Object modeling scripts:

※

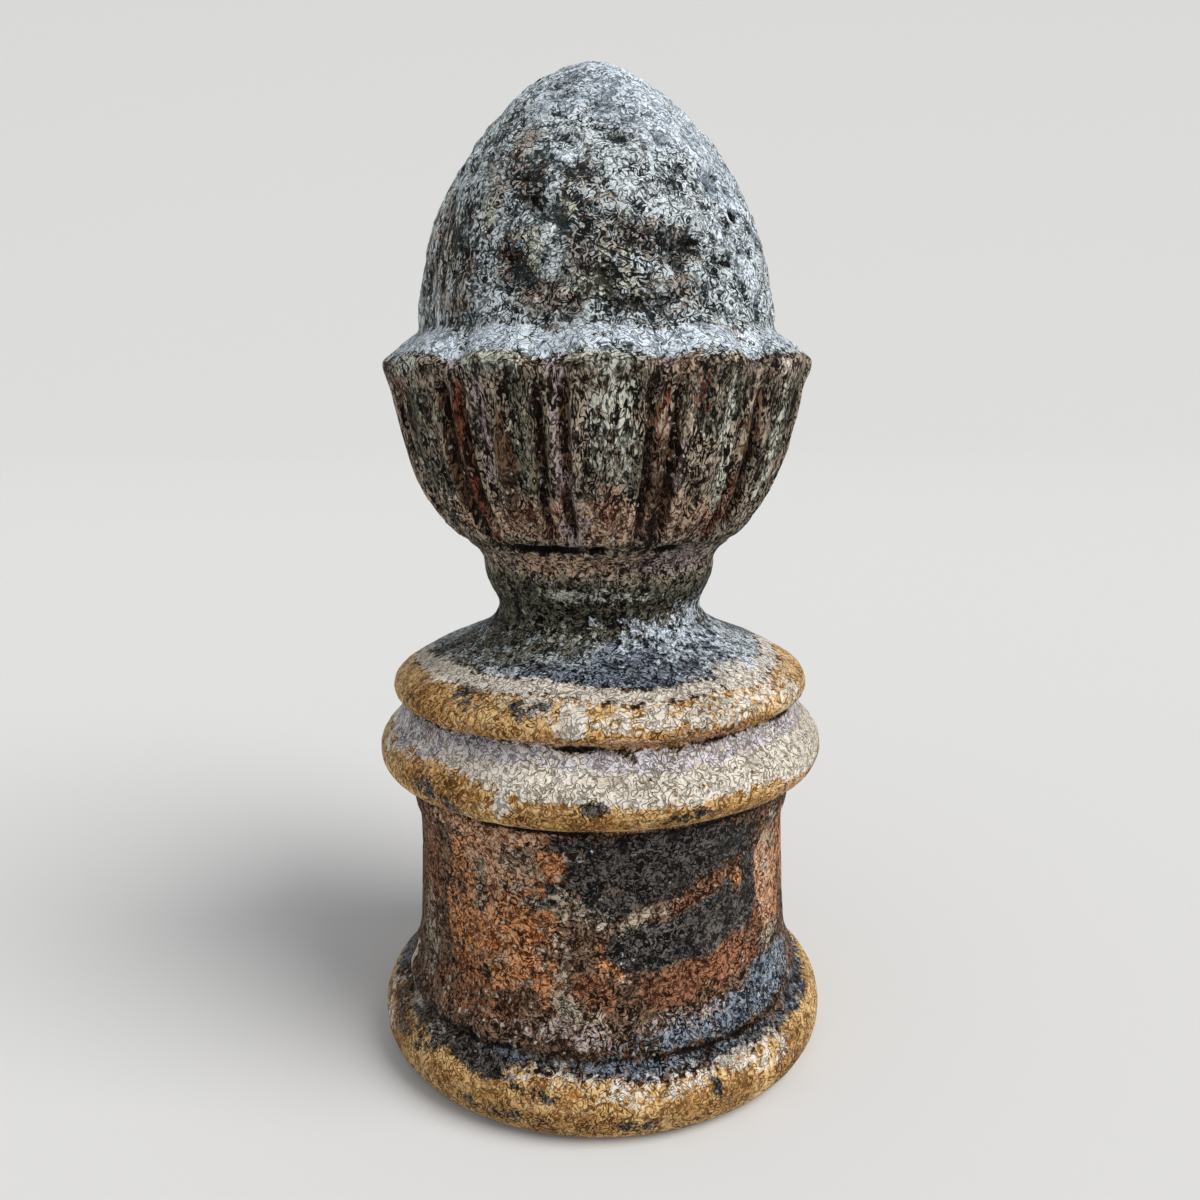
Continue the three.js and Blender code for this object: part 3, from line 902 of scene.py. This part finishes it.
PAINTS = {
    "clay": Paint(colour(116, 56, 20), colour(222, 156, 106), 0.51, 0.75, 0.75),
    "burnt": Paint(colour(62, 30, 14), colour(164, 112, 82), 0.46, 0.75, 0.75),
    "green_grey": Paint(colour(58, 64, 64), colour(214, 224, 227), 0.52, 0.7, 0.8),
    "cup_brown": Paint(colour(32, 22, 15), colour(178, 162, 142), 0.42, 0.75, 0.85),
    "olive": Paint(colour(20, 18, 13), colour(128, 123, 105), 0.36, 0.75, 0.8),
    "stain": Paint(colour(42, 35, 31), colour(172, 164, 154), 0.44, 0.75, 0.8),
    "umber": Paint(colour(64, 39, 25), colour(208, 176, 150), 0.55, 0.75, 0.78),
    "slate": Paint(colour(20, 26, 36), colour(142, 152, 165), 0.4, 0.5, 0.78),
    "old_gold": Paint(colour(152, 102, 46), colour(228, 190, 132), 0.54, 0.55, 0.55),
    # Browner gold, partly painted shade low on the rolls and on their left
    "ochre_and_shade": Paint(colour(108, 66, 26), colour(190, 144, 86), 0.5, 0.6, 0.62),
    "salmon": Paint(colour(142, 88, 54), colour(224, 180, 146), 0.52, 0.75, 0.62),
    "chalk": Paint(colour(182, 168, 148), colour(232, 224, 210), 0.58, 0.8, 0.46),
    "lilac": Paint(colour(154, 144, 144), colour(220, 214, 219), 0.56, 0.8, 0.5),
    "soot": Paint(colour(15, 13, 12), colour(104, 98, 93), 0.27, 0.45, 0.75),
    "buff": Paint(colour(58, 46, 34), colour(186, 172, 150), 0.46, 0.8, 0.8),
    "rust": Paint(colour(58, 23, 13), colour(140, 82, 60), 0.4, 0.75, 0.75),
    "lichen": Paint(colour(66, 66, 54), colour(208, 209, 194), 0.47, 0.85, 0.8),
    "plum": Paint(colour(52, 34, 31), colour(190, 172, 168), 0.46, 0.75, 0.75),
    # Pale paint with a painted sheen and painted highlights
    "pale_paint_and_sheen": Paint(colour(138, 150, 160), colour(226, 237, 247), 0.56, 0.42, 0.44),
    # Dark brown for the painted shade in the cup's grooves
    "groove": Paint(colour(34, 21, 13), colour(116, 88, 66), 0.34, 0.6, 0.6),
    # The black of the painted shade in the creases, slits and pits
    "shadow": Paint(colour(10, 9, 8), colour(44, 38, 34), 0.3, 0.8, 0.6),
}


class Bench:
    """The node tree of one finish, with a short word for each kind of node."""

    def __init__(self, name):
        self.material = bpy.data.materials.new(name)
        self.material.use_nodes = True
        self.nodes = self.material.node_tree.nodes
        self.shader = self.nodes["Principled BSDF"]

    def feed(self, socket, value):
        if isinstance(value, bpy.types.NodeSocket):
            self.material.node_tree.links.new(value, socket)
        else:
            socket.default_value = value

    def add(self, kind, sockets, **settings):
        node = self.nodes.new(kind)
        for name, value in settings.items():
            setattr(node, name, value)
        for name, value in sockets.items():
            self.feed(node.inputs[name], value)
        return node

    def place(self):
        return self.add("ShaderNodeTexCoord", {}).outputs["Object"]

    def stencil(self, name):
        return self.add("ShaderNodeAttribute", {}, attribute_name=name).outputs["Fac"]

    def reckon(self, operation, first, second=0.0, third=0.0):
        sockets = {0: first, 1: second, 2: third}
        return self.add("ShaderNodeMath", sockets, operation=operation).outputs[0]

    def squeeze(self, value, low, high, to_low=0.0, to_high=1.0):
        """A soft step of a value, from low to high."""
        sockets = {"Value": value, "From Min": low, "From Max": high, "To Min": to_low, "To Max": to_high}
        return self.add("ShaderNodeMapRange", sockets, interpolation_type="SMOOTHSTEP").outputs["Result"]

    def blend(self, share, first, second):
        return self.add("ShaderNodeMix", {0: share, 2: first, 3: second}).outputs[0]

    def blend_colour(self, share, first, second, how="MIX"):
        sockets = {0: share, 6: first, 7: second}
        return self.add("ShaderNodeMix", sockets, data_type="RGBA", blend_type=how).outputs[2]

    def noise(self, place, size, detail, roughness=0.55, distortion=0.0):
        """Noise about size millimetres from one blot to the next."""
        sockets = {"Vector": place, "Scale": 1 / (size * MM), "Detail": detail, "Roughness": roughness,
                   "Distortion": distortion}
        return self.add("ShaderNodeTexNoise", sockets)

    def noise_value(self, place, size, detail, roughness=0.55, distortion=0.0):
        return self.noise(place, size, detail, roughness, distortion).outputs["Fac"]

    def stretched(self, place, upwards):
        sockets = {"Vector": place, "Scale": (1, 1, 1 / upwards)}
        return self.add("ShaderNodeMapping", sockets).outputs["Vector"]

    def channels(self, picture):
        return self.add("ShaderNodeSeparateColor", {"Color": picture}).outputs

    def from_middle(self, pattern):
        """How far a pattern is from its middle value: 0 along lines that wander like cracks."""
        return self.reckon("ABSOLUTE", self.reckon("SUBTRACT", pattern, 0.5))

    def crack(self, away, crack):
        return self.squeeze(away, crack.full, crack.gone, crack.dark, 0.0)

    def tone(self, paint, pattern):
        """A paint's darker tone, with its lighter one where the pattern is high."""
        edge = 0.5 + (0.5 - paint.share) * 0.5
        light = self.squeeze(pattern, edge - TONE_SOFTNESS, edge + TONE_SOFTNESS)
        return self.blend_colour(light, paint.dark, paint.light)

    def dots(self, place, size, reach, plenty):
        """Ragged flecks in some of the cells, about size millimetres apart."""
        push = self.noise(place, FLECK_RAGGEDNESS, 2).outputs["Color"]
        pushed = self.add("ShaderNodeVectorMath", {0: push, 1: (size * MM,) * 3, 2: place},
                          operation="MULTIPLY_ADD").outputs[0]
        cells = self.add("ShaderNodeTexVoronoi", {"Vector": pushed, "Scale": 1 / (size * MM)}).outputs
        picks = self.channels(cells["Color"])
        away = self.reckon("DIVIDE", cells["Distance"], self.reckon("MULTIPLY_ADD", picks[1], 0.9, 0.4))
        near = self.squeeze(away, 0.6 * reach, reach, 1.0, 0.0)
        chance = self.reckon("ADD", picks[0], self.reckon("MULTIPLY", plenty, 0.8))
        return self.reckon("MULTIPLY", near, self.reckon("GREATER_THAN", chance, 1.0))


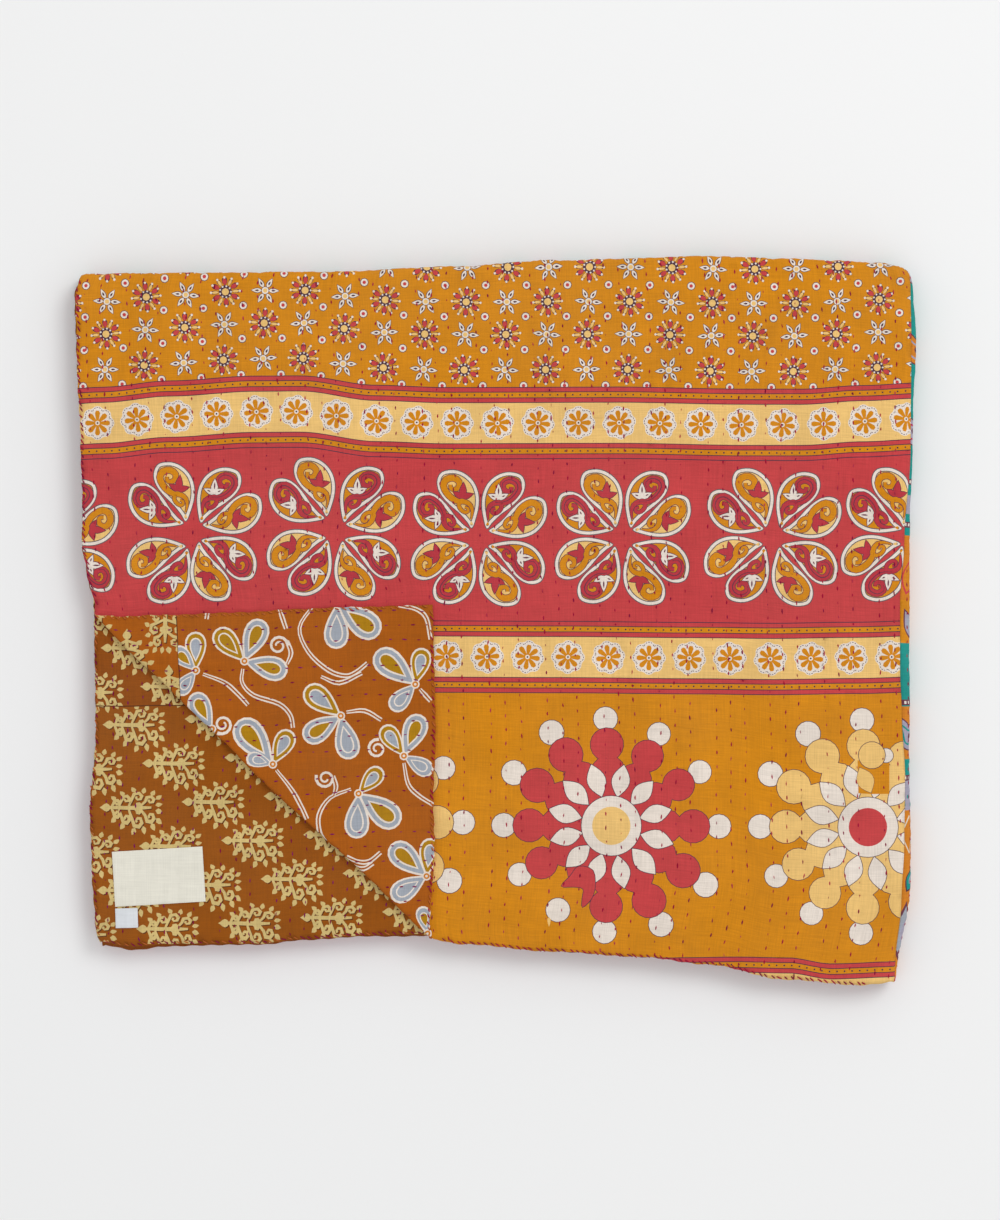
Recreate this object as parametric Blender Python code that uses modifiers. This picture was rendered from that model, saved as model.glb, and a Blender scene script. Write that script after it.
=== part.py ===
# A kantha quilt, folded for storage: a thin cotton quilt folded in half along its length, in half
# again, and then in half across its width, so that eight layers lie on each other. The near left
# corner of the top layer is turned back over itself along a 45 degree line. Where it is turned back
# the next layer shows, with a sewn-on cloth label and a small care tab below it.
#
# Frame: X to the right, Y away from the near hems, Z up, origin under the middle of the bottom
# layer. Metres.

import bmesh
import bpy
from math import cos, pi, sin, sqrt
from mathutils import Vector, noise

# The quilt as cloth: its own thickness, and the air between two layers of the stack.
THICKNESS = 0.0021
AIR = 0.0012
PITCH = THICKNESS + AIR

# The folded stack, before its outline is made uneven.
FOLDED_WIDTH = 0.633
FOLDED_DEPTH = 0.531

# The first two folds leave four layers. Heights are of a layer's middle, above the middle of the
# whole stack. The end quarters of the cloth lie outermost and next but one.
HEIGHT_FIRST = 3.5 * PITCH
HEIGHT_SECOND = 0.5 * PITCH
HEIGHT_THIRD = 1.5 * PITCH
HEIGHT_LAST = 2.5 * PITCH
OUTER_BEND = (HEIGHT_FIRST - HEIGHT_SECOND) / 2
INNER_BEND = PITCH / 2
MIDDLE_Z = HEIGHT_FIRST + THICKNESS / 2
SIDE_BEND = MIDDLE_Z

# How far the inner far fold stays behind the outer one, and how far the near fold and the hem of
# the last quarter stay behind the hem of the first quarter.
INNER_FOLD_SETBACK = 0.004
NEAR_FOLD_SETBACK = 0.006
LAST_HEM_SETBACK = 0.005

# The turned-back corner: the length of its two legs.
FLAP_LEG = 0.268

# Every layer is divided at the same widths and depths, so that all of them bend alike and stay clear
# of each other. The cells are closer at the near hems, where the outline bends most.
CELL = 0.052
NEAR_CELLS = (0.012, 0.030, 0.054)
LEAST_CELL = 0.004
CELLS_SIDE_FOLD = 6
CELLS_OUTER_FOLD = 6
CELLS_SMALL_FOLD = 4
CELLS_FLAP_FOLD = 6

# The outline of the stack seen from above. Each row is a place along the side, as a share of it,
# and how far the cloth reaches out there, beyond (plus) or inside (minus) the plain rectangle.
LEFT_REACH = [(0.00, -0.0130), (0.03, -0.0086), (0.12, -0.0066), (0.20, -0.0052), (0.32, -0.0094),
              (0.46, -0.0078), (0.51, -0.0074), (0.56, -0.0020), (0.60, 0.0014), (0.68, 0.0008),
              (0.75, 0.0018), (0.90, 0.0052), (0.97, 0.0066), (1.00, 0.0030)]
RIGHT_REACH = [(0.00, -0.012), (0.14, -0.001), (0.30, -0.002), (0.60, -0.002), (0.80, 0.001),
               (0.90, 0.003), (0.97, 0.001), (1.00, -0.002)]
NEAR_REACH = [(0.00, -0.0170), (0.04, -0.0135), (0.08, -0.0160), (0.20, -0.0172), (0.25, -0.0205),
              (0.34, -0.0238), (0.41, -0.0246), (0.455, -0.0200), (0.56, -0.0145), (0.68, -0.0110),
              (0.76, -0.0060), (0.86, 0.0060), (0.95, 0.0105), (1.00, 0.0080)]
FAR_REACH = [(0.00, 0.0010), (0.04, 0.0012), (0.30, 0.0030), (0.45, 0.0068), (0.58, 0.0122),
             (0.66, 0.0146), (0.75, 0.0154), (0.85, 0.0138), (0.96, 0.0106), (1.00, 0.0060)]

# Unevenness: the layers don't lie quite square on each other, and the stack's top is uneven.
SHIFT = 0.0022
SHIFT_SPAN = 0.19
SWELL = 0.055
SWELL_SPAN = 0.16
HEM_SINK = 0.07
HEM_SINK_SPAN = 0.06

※

Nothing but the lines from the one with "Recreate this object" through the one with "# layer. Metres." should be retyped; include both and keep them exact.

Recreate this object as parametric Blender Python code that uses modifiers. This picture was rendered from that model, saved as model.glb, and a Blender scene script. Write that script after it.
=== part.py ===
# A kantha quilt, folded for storage: a thin cotton quilt folded in half along its length, in half
# again, and then in half across its width, so that eight layers lie on each other. The near left
# corner of the top layer is turned back over itself along a 45 degree line. Where it is turned back
# the next layer shows, with a sewn-on cloth label and a small care tab below it.
#
# Frame: X to the right, Y away from the near hems, Z up, origin under the middle of the bottom
# layer. Metres.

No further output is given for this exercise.